Oscar ci rimane male, ma con il suo solito spirito pratico propone: “Allora prendiamo un altro Happy Meal, ci sono le carte Pokémon dentro!”. E così, per risollevare il morale, ci ritroviamo a mangiare di nuovo al Mc. Quanti ne abbiamo mangiati? Meglio non saperlo! Ogni volta che apriva la scatola e trovava una nuova carta, il suo sorriso valeva tutto.

Ci spostiamo verso Camden Town, un luogo pieno di colori e personalità. Qui l’atmosfera cambia completamente: negozietti alternativi, musica ovunque e una miriade di oggetti curiosi. Direi che qui qualche piccolo affare lo abbiamo fatto. 

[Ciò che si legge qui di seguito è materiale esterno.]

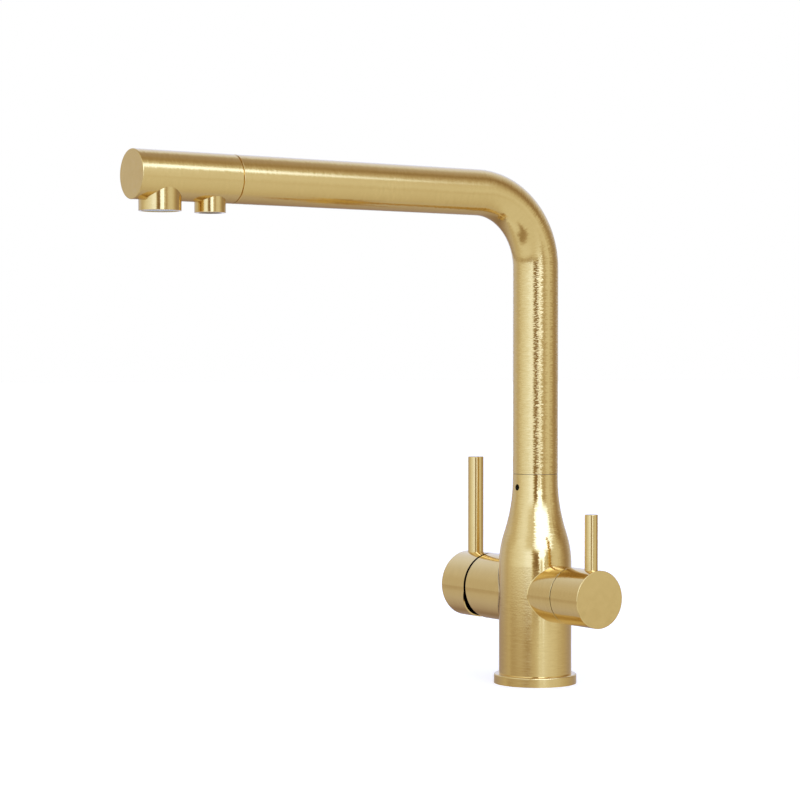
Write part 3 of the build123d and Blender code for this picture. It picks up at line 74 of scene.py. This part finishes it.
def scaled(tree, value, amount):
    """A vector times a number."""
    inputs = {0: value, "Scale": amount}
    return add(tree, "ShaderNodeVectorMath", inputs, operation="SCALE").outputs["Vector"]


def dot(tree, one, other):
    """The dot product of two vectors."""
    return add(tree, "ShaderNodeVectorMath", {0: one, 1: other}, operation="DOT_PRODUCT").outputs["Value"]


def length(tree, value):
    """The length of a vector."""
    return add(tree, "ShaderNodeVectorMath", {0: value}, operation="LENGTH").outputs["Value"]


def combined(tree, x=0.0, y=0.0, z=0.0):
    """A vector from its parts."""
    return add(tree, "ShaderNodeCombineXYZ", {0: x, 1: y, 2: z}).outputs[0]


def fade(tree, value, start, end, low=0.0, high=1.0):
    """A smooth change from low to high while value goes from start to end."""
    if start > end:
        start, end, low, high = end, start, high, low
    made = add(
        tree,
        "ShaderNodeMapRange",
        {"Value": value, "From Min": start, "From Max": end, "To Min": low, "To Max": high},
        interpolation_type="SMOOTHSTEP",
        clamp=True,
    )
    return made.outputs["Result"]


def window(tree, value, start, end, soft):
    """One between start and end, nought outside, with soft sides."""
    rise = fade(tree, value, start - soft, start + soft)
    fall = fade(tree, value, end + soft, end - soft)
    return calc(tree, "MULTIPLY", rise, fall)


def blend_numbers(tree, factor, low, high):
    """A plain mix of two numbers."""
    made = add(tree, "ShaderNodeMix", {0: factor, 2: low, 3: high}, data_type="FLOAT")
    return made.outputs[0]


def blend_colours(tree, factor, low, high):
    """A plain mix of two colours."""
    made = add(tree, "ShaderNodeMix", {0: factor, 6: low, 7: high}, data_type="RGBA")
    return made.outputs[2]


def ramp(tree, factor, stops):
    """A colour ramp through (place, colour) stops."""
    made = tree.nodes.new("ShaderNodeValToRGB")
    elements = made.color_ramp.elements
    while len(elements) < len(stops):
        elements.new(0.5)
    for element, (place, colour) in zip(elements, stops):
        element.position = place
        element.color = (*colour, 1.0)
    tree.links.new(factor, made.inputs[0])
    return made.outputs[0]


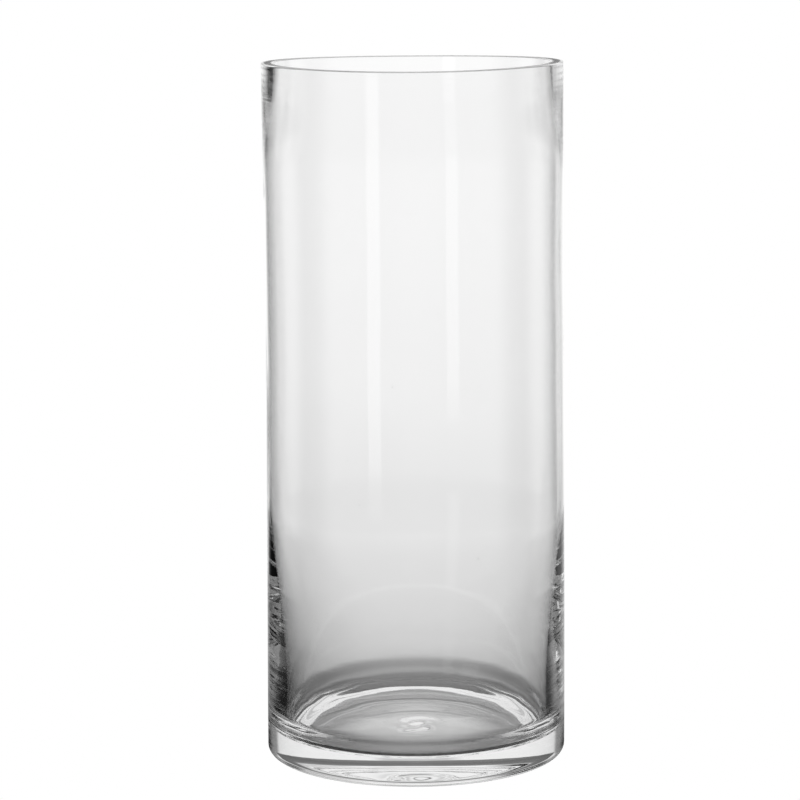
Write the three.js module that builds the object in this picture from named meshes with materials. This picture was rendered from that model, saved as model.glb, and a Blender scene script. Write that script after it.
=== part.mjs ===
// Clear glass cylinder vase, drawn from one gather of soda-lime glass.
// Millimetres, +Z up. The origin is the centre of the circle that the foot stands on.

import * as THREE from "three";

// ---- Driving dimensions ---------------------------------------------------------------

const height = 350;             // table to rim
const mouthDiameter = 150;      // outside, at the rim
const waistDiameter = 149.2;    // outside, at the slight draw-in below the rim
const waistHeight = 250;        // where the outside is narrowest
const footDiameter = 151.6;     // outside, where the wall meets the foot fillet

const rimWall = 6.3;            // wall at the thick, ground and fire-polished rim
const rimTaper = 56;            // length over which the rim wall thins to the body wall
const lipRound = 0.5;           // softened edge of the ground rim, outside and inside

const bodyWall = 1.5;           // wall through the middle of the vase
const heelWall = 8.7;           // wall at the foot of the heel
const heelTop = 130;            // where the heel has thinned to the body wall
const toeWall = 2;              // what the wall gains right above the inside corner
const toeRise = 7;              // height over which that gain fades

const baseThickness = 11.2;     // table to the flat middle of the inside floor
const stepRise = 2.4;           // rise of the floor from its flat middle to the corner
const stepWidth = 7;            // how far in from the corner that rise runs
const cornerRound = 4;          // inside radius between floor and wall
const footRound = 4;            // outside radius between foot and wall
const footRing = 9;             // width of the flat ring that touches the table
const kick = 0.8;               // rise of the hollow underside at its centre

const aroundSteps = 80;         // flats around the vase
const roundSteps = 4;           // chords in the inside corner and the foot's edge
const lipSteps = 2;             // chords in each edge of the rim
const easeSteps = 4;            // stations across the floor's step and the hollow underside
const wallSteps = 14;           // stations up the wall, inside and outside

// ---- Profile --------------------------------------------------------------------------

const easeInOut = (t) => t * t * (3 - 2 * t);
const clamp01 = (t) => Math.min(1, Math.max(0, t));

// Outside radius: drawn in gently from the foot to the waist, then out to the rim.
function outerRadius(z) {
  const [fromDiameter, toDiameter, t] = z < waistHeight
    ? [footDiameter, waistDiameter, z / waistHeight]
    : [waistDiameter, mouthDiameter, (z - waistHeight) / (height - waistHeight)];
  return THREE.MathUtils.lerp(fromDiameter, toDiameter, easeInOut(clamp01(t))) / 2;
}

// Height where the inside corner meets the wall.
const cornerTop = baseThickness + stepRise + cornerRound;

// Wall thickness: thick at the rim, thin through the body, thick again at the heel.
function wallAt(z) {
  const rim = 1 - easeInOut(clamp01((height - z) / rimTaper));
  const heel = 1 - easeInOut(clamp01((z - cornerTop) / (heelTop - cornerTop)));
  const toe = 1 - easeInOut(clamp01((z - cornerTop) / toeRise));
  return bodyWall + (rimWall - bodyWall) * rim + (heelWall - bodyWall) * heel + toeWall * toe;
}

const innerRadius = (z) => outerRadius(z) - wallAt(z);

// A quarter turn between two corners of an outline, without its first point.
function arc(centreR, centreZ, radius, startDegrees, endDegrees, steps) {
  return Array.from({ length: steps }, (_, i) => {
    const angle = THREE.MathUtils.degToRad(startDegrees + ((endDegrees - startDegrees) * (i + 1)) / steps);
    return new THREE.Vector2(centreR + radius * Math.cos(angle), centreZ + radius * Math.sin(angle));
  });
}

// Stations along a wall, ends included, as heights.
const stations = (fromZ, toZ) =>
  Array.from({ length: wallSteps + 1 }, (_, i) => THREE.MathUtils.lerp(fromZ, toZ, i / wallSteps));

// A smooth level-ended slope between two points, without the first one.
const slope = (fromR, fromZ, toR, toZ) =>
  Array.from({ length: easeSteps }, (_, i) => {
    const t = (i + 1) / easeSteps;
    const z = THREE.MathUtils.lerp(fromZ, toZ, easeInOut(t));
    return new THREE.Vector2(THREE.MathUtils.lerp(fromR, toR, t), z);
  });

// Half outline of the glass, from the underside's centre round the rim to the floor's centre.
function glassOutline() {
  const lip = Math.min(lipRound, rimWall / 3);
  const lipZ = height - lip;
  const footR = outerRadius(footRound) - footRound;
  const mouthR = innerRadius(lipZ);
  const cornerR = innerRadius(cornerTop) - cornerRound;
  const underside = [new THREE.Vector2(0, kick), ...slope(0, kick, footR - footRing, 0),
    new THREE.Vector2(footR, 0)];
  const foot = arc(footR, footRound, footRound, -90, 0, roundSteps);
  const outside = stations(footRound, lipZ).slice(1).map((z) => new THREE.Vector2(outerRadius(z), z));
  const outerLip = arc(outerRadius(lipZ) - lip, lipZ, lip, 0, 90, lipSteps);
  const innerLip = [new THREE.Vector2(mouthR + lip, height),
    ...arc(mouthR + lip, lipZ, lip, 90, 180, lipSteps)];
  const inside = stations(lipZ, cornerTop).slice(1).map((z) => new THREE.Vector2(innerRadius(z), z));
  const corner = arc(cornerR, cornerTop, cornerRound, 0, -90, roundSteps);
  const step = slope(cornerR, baseThickness + stepRise, cornerR - stepWidth, baseThickness);
  const floor = [new THREE.Vector2(0, baseThickness)];
  return [...underside, ...foot, ...outside, ...outerLip, ...innerLip, ...inside, ...corner, ...step,
    ...floor];
}

// ---- Material and model ---------------------------------------------------------------

const clearGlass = new THREE.MeshStandardMaterial({
  name: "clear_glass", color: 0xeef2f2, roughness: 0.03, metalness: 0, transparent: true, opacity: 0.35,
});

// The wall, foot and rim are one piece of glass: a lathe turned about Y, stood up along Z.
function vaseBody() {
  const geometry = new THREE.LatheGeometry(glassOutline(), aroundSteps);
  geometry.rotateX(Math.PI / 2);
  const mesh = new THREE.Mesh(geometry, clearGlass);
  mesh.name = "vase_body";
  return mesh;
}

const vase = new THREE.Group();
vase.name = "cylinder_vase";
vase.add(vaseBody());

export default vase;
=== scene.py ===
"""Clear glass cylinder vase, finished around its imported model.

The vase is one piece of soda-lime glass. An Outline holds the half section of the glass, Geometry
Nodes turn it into the round body with the small faults of drawn glass, and a graded studio with dark
flags at its sides shows the clear walls by their edges.
"""

import logging
import math
from dataclasses import dataclass
from enum import Enum

import bpy
from mathutils import Matrix, Vector


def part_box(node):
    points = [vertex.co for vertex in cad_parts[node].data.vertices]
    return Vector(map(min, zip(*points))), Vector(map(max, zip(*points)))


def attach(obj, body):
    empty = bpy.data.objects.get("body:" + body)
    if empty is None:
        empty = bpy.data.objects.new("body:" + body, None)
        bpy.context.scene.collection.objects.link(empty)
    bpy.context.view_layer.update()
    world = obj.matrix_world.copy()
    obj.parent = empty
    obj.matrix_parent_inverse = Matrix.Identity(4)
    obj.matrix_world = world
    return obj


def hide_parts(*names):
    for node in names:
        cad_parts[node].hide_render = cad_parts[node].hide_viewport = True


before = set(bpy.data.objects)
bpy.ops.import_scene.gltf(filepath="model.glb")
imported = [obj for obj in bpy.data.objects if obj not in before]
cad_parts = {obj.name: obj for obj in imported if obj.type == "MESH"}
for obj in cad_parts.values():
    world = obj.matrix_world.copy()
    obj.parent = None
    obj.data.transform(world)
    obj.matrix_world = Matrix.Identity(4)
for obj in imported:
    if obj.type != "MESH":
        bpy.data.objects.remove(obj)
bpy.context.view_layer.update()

LOG = logging.getLogger("vase")
MM = 0.001
BODY = "root"
NODE = "vase_body"

# Places and sizes in metres that the turned glass keeps to.
MARKS_START = 0.05          # radius inside which the floor has none of the wall's marks
MARKS_FULL = 0.06           # radius from which the wall has them in full
SWIRL_STILL = 0.002         # radius at the middle of the floor where the swirl dies away
SEEDS_ABOVE = 0.02          # height above which the wall holds seeds
WELD = 1e-7                 # distance at which two points are one

# Shares of a seed's size, across and along.
SMALLEST_SEED = (0.25, 0.25, 0.35)
LARGEST_SEED = (0.55, 0.55, 1.3)

SAME_SKIN = 0.1             # how near a skin's number has to be to count as that skin


# ---- Shared helpers -------------------------------------------------------------------


def linear(hex_colour: str) -> tuple[float, float, float, float]:
    """Turn an sRGB hex colour into linear RGBA.

    Args:
        hex_colour: Six hex digits, such as "F4F6F5".

    Returns:
        Linear red, green and blue, and an alpha of 1.
    """
    parts = [int(hex_colour[i:i + 2], 16) / 255 for i in (0, 2, 4)]
    red, green, blue = [c / 12.92 if c <= 0.04045 else ((c + 0.055) / 1.055) ** 2.4 for c in parts]
    return (red, green, blue, 1.0)


def ease(t: float) -> float:
    """Return t from 0 to 1, clamped, with a level start and end."""
    t = min(1.0, max(0.0, t))
    return t * t * (3 - 2 * t)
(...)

Harrods per l’ultimo giorno a Londra

L’ultimo giorno decidiamo di fare un salto da Harrods, prima che arrivi il nostro taxi per l’aeroporto. Oscar mi rassicura: “In 25 minuti ce la facciamo!”. In quei tre giorni avevamo camminato una media di 16 chilometri al giorno, quindi ormai gli ultimi passi non potevano spaventarci. Harrods, con la sua eleganza e i suoi oggetti lussuosi, ci lascia a bocca aperta, anche se le tanto cercate carte Pokémon non ci sono nemmeno lì.

E così si chiude un altro viaggio, mamma e figlio, un’esperienza che porteremo nel cuore per sempre. Londra ci ha accolti con la sua magia, ma il vero regalo è stato condividere ogni momento insieme: dal sogno realizzato di vedere il musical Ritorno al Futuro, alle passeggiate senza meta per scoprire angoli nascosti della città. Ancora una volta, non è stato solo un viaggio, ma un capitolo della nostra storia, fatto di complicità, risate, libertà e qualche sana litigata. 

Pronti alla prossima avventura, al nostro prossimo sogno,  con lo stesso entusiasmo.